Combates em Bakhmut deixam rasto de destruição e fumo (Imagem AP)

Na primeira semana de março, aponta o major-general, prevê-se que cheguem à Ucrânia grande parte das baterias de defesa antiaérea aguardadas por Kiev e que a contraofensiva ucraniana em grande escala possa ser colocada em marcha, apesar de haver zonas do país onde o degelo habitual nesta altura do ano não permita a movimentação de forças mecanizadas e blindadas. "As unidades aproximam-se do inimigo por estrada asfaltada, utilizando itinerários para se deslocarem, mas em determinada altura têm de desenvolver para combate. Se ficarem em fila, basta um avião para destruir uma coluna de blindados", explica Morais Pereira. 

"Não me parece que esteja para hoje ou amanhã a decisão ucraniana de abandonar Bakhmut", reflete ainda o major-general. "Só se a posição se tornar demasiado onerosa em termos de perdas. No momento em que deixe de compensar, e a Ucrânia comece a ter capacidade para levar a cabo ofensivas noutros locais, vai desequilibrar o dispositivo militar russo", explica ainda. "Uma campanha militar é um conjunto de batalhas e tudo tem de ser devidamente pensado, orquestrado e sincronizado", refere o major-general, sem deixar de apontar a importância das campanhas de propaganda e as iniciativas no campo diplomático e das sanções no plano macro de guerra.
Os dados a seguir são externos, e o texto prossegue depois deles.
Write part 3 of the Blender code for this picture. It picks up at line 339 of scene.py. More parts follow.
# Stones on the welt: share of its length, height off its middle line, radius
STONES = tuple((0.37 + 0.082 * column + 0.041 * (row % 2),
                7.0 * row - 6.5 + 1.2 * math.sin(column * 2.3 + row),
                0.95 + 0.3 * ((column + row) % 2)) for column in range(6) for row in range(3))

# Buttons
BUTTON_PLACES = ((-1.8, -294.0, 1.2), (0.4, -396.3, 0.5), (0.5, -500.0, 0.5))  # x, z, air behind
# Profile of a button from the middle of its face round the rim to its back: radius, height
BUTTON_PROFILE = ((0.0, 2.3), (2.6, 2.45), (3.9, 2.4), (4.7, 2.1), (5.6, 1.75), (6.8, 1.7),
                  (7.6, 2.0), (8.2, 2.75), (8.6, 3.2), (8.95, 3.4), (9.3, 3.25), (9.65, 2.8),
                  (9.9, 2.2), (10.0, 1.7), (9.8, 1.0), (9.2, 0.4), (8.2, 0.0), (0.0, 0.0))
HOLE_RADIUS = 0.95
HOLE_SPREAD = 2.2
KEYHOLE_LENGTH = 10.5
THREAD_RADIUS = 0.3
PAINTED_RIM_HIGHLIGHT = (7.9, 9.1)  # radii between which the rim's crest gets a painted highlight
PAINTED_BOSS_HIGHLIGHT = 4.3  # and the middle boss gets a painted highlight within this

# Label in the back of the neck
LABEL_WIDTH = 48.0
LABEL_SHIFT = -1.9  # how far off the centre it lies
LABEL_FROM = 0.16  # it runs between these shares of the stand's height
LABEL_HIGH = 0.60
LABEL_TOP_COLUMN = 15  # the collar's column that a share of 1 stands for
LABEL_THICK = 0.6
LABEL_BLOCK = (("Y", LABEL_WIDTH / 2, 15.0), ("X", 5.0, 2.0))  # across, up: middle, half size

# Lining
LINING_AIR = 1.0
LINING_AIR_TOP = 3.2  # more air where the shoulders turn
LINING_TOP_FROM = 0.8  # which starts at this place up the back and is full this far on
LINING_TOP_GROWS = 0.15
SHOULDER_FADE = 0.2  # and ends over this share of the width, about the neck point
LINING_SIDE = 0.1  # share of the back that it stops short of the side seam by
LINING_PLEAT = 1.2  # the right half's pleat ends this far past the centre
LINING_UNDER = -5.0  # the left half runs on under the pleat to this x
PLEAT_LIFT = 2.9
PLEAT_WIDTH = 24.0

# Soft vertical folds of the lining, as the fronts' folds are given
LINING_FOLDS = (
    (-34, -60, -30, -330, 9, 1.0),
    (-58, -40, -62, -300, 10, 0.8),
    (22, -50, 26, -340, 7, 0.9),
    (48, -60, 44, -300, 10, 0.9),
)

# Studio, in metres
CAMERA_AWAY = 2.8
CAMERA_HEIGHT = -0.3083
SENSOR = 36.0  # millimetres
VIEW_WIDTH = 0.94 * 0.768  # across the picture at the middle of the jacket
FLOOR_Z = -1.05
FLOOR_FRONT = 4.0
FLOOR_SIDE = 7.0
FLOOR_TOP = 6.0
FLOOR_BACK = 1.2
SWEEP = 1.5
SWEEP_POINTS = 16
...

Isidro de Morais Pereira lembra ainda que a Rússia, por seu lado, parece não ter capacidade para colocar em marcha a grande ofensiva que se esperava e tem sofrido "revezes sérios" na linha de Svatove-Kreminna, apesar dos progressos "de pouca monta" na região do Donbass. "Não foi capaz de a pôr em prática, porque a resistência das forças ucranianas não permite essa ofensiva e, por outro lado, a Rússia não optou pela modalidade operacional adequada", sugere.